Monday, December 17, 2018

Beshear says he will 'lead the fight' against ruling on Obamacare, then demurs, saying he'll be 'as vocal if not more' than other AGs

Attorney General Andy Beshear, right, meets Gov. Matt Bevin
before one of Bevin's State of the Commonwealth addresses.
(Associated Press photo by Timothy D. Easley)
By Al Cross
Kentucky Health News
This story has been updated.

FRANKFORT, Ky. – A federal judge in Texas has ruled the Patient Protection and Affordable Care Act unconstitutional, making likely that the U.S. Supreme Court will get its third chance to strike down the 2010 law widely known as Obamacare.

The ruling sparked sharp objections from supporters of the law, including Kentucky Attorney General Andy Beshear, who said on Twitter Saturday, “I will lead the fight to overturn Friday night’s ruling from Texas that could eliminate health care coverage for more than 1.3 million Kentuckians and which would cost our state more than $50 billion” in federal health-insurance payments over 10 years.

At a news conference Monday, Beshear declined to repeat his assertion that he would "lead the fight." He is among 16 Democratic attorneys general who intervened to defend the law after the U.S. Justice Department did not.

"It's fair to say there has been more than one leader, but we have been as active as any other state and will continue to be that active," Beshear said. Later, he said he would be "as vocal if not more vocal" than the others, and that potential impacts on Kentucky, "given the health of our people, I believe is more stark than just about any other state."
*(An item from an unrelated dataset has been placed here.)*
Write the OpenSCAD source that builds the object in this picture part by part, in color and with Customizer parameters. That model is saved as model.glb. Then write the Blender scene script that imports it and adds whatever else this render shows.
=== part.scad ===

"The ruling would devastate Kentucky," Beshear said. "It would devastate our families, and I will not let it stand." He listed 10 harms, including coverage for pre-existing conditions, which about half of Kentuckians have ""everything from asthma to acne"); repeal of the Medicaid expansion, which has covered almost half a million Kentuckians; increased financial threats to rural hospitals; and re-creation of the "donut hole" for prescription drugs in Medicare.

U.S. District Judge Reed O'Connor of the Northern District of Texas ruled in a lawsuit by 18 Republican attorneys general, who argued that the law is unconstitutional because the 2017 tax cut passed by Congress repealed the tax penalty for not having health insurance, and the 2012 Supreme Court ruling upholding the law said the rule was a constitutional exercise of Congress's taxing power.

Political ramifications

Beshear said the ruling goes farther than even the Republican AGs wanted, in throwing out the whole law, and "I believe that most legal scholars will tell you that we'll be able to get it overturned." A Wall Street Journal editorial said so, but said the controversy could backfire on Republicans.
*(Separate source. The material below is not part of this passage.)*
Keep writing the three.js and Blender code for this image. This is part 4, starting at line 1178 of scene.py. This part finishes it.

Of the 16 Democratic attorneys general in the case, Beshear is the only one on the ballot in 2019, as a candidate in the May 21 primary for governor, though Mississippi Attorney General Jim Hood is planning to run for the open governorship in Mississippi, advocating expansion of the state's Medicaid program under the Affordable Care Act.

In Kentucky, Gov. Matt Bevin, a critic of the law and Beshear (the feelings are mutual), is likely to be the Republican nominee for governor. His predecessor, Democrat Steve Beshear, is the attorney general's father and an outspoken advocate of the law – which he embraced by expanding Medicaid.

Asked if the other AGs would let him take the lead because he is on the ballot, Beshear said, "At the end of the day, this isn't about any election. This is about future health-care coverage for 1.3 million Kentuckians." Medicaid covers almost 1.4 million, but the law's expansion of it covers only 450,000, and fewer than 100,000 Kentuckians are enrolled in insurance plans subsidized by the law.

Asked if most Kentuckians favor or oppose the law, Beshear said they favor the Medicaid expansion, covering people with pre-existing conditions and those who become sick, and not discriminating against women and seniors. "I believe that if Kentuckians understand what's at stake," he said, "they will most certainly be with us on this."

Asked if the case gives him and other Kentucky Democrats a stronger talking point on an issue that was helpful to Democrats in other states in last month's elections but not so much here, Beshear said, "I want to give Republicans the opportunity to be supportive of this."